Dans le Naples prolétaire et tourmenté des années 1950, Elena Ferrante tisse les vies imbriquées de Lenu et Lila, deux jeunes filles aux trajectoires aussi contrastées qu’indissociables.


Sous cette fresque apparemment anodine de vies de quartier, en filigrane, Elena Ferrante nous offre à réfléchir à l’éducation comme fragile promesse d’émancipation, à la condition des femmes enfermées dans les carcans d’une société patriarcale, aux traumatismes hérités d’un passé en ruine, et le frémissement d’un monde en pleine mutation.
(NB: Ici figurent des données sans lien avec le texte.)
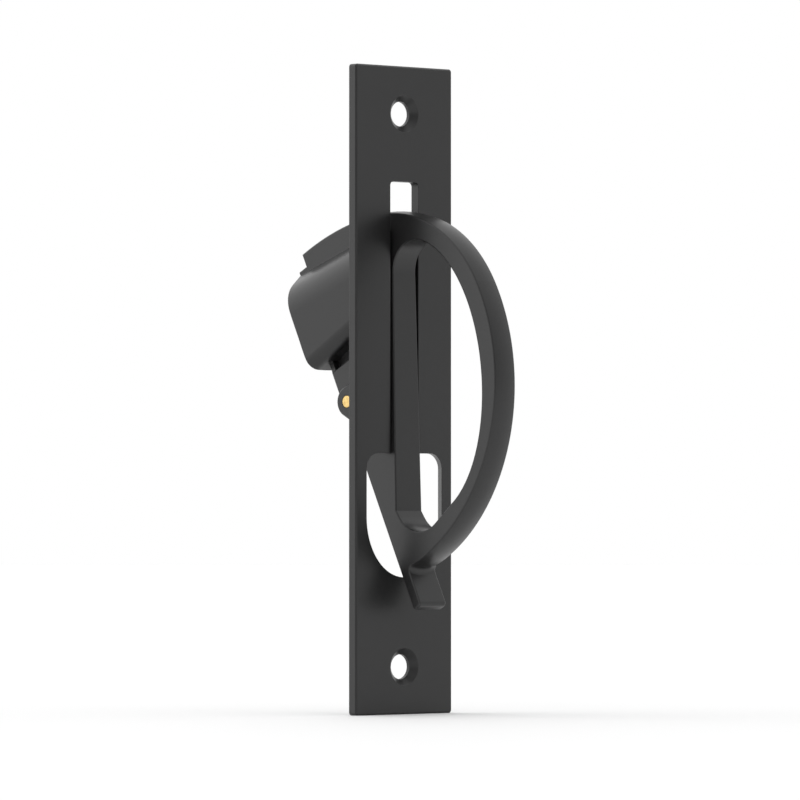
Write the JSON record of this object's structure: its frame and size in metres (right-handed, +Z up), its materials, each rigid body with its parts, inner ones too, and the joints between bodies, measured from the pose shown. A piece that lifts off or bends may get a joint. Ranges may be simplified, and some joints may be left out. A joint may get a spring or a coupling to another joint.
{
  "type": "swinging edge pull",
  "caption": "Slotted face plate with a swinging D-loop pull on a pivot pin; a finger scoop swings behind the plate when the loop is out.",
  "frame": {"origin": "centre of the face plate's back, midway between the two screw holes, in the plane that seats in the door edge", "axes": "+Z up along the plate, +Y back into the door, +X along the pivot pin to the right as seen from the front"},
  "size_m": [0.025, 0.056, 0.125],
  "materials": {
    "matt_black": "matt black baked coat on die-cast metal",
    "bare_brass": "bare turned brass"
  },
  "bodies": {
    "plate": {"face_plate": "matt_black", "pivot_pin": "bare_brass"},
    "handle": {"swing_handle": "matt_black"}
  },
  "joints": [
    {"name": "handle_swing", "type": "hinge", "parent": "plate", "child": "handle", "pos_m": [0, 0.0045, -0.00225], "axis": [-1, 0, 0], "range_deg": [0, 153]}
  ]
}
Ce qui frappe et ensorcelle dans ce roman, c’est l’extraordinaire densité humaine des personnages. Lila, magnétique et complexe incarne une héroïne dont l’intelligence prodigieuse et le tempérament incandescent frôlent le romanesque, sans pourtant trop sombrer dans l’irréalisme. Face à elle, Lenu, d’une humanité presque désarmante, se distingue par sa normalité, par ses doutes sincères, ses failles, et son acharnement laborieux à recevoir l’approbation des autres. Ces deux figures s’attirent, se repoussent, dans une amitié très complexe où la jalousie, l’admiration, l’amour et la rivalité s’entremêlent avec une intensité déchirante.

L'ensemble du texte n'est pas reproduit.